▶ _Problem to work on_
Write out the full listing again, exactly as it stands.

# # # #

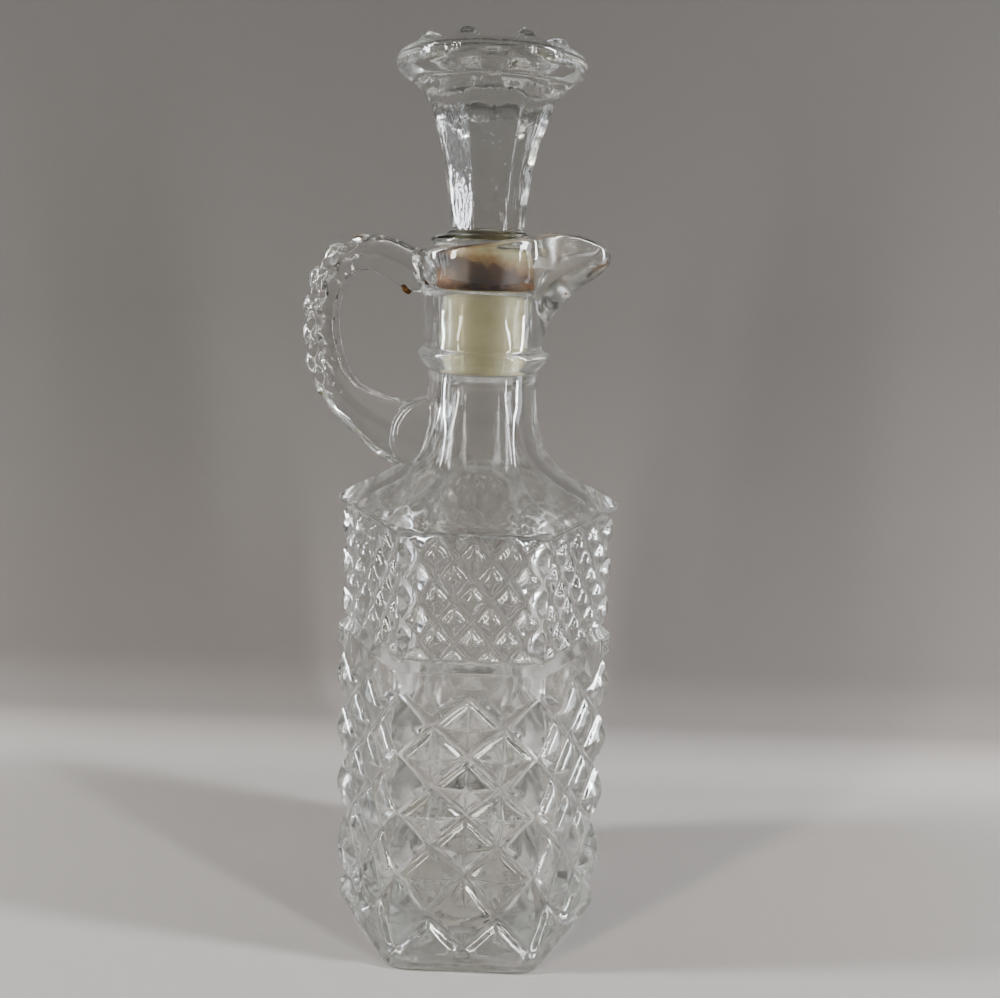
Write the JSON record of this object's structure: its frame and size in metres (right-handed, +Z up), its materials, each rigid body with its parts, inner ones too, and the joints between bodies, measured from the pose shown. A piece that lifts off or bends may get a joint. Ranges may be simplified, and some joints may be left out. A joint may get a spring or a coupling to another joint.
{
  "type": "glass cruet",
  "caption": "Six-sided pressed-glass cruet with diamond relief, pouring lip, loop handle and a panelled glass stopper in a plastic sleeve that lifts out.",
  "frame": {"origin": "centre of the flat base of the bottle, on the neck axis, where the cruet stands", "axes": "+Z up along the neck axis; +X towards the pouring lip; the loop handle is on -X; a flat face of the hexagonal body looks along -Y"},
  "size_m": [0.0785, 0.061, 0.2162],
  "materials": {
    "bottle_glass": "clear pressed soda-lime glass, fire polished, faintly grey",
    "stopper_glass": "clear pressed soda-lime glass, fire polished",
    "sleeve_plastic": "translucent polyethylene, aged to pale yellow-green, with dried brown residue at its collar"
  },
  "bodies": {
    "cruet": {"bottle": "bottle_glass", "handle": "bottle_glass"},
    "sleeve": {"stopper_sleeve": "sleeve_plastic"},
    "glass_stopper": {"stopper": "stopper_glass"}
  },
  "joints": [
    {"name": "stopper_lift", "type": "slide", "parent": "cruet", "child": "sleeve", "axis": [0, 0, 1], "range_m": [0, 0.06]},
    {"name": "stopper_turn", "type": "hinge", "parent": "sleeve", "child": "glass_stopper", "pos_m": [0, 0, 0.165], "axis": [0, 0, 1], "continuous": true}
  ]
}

# # # #

▶ _Complete response_
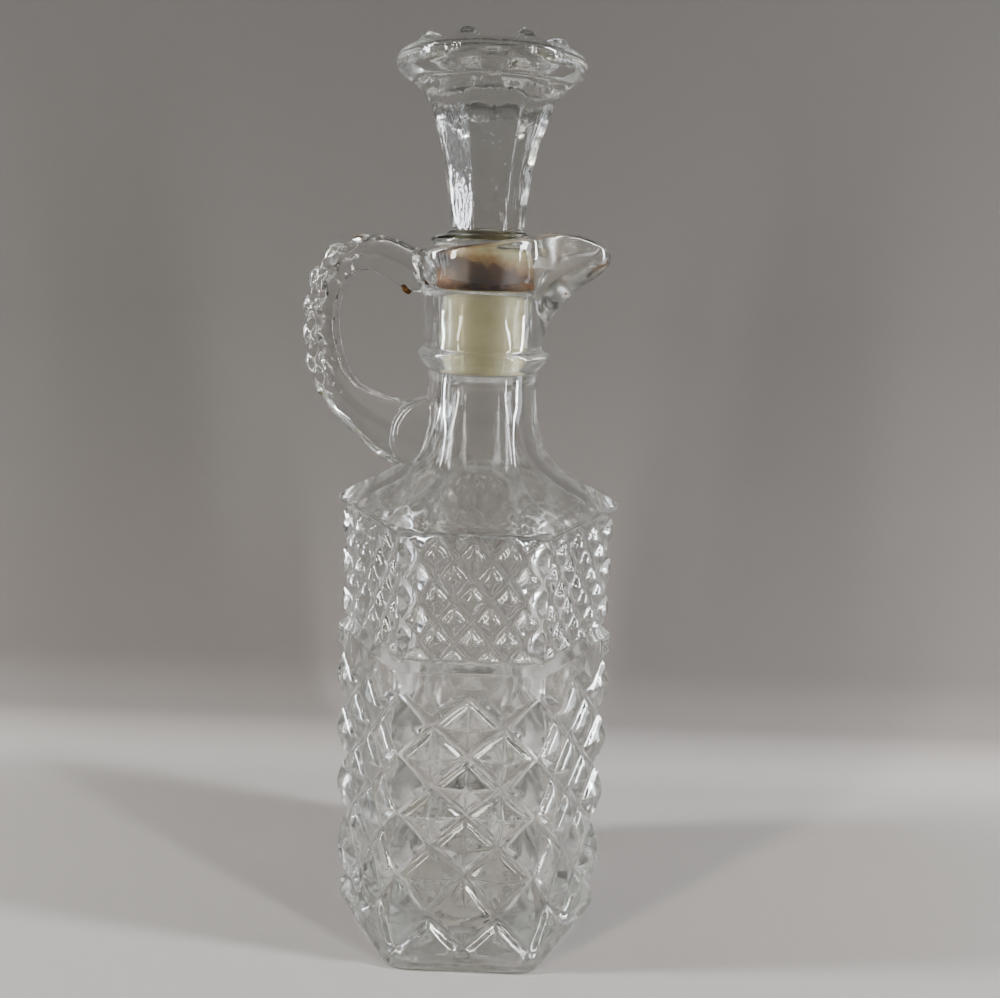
Write the JSON record of this object's structure: its frame and size in metres (right-handed, +Z up), its materials, each rigid body with its parts, inner ones too, and the joints between bodies, measured from the pose shown. A piece that lifts off or bends may get a joint. Ranges may be simplified, and some joints may be left out. A joint may get a spring or a coupling to another joint.
{
  "type": "glass cruet",
  "caption": "Six-sided pressed-glass cruet with diamond relief, pouring lip, loop handle and a panelled glass stopper in a plastic sleeve that lifts out.",
  "frame": {"origin": "centre of the flat base of the bottle, on the neck axis, where the cruet stands", "axes": "+Z up along the neck axis; +X towards the pouring lip; the loop handle is on -X; a flat face of the hexagonal body looks along -Y"},
  "size_m": [0.0785, 0.061, 0.2162],
  "materials": {
    "bottle_glass": "clear pressed soda-lime glass, fire polished, faintly grey",
    "stopper_glass": "clear pressed soda-lime glass, fire polished",
    "sleeve_plastic": "translucent polyethylene, aged to pale yellow-green, with dried brown residue at its collar"
  },
  "bodies": {
    "cruet": {"bottle": "bottle_glass", "handle": "bottle_glass"},
    "sleeve": {"stopper_sleeve": "sleeve_plastic"},
    "glass_stopper": {"stopper": "stopper_glass"}
  },
  "joints": [
    {"name": "stopper_lift", "type": "slide", "parent": "cruet", "child": "sleeve", "axis": [0, 0, 1], "range_m": [0, 0.06]},
    {"name": "stopper_turn", "type": "hinge", "parent": "sleeve", "child": "glass_stopper", "pos_m": [0, 0, 0.165], "axis": [0, 0, 1], "continuous": true}
  ]
}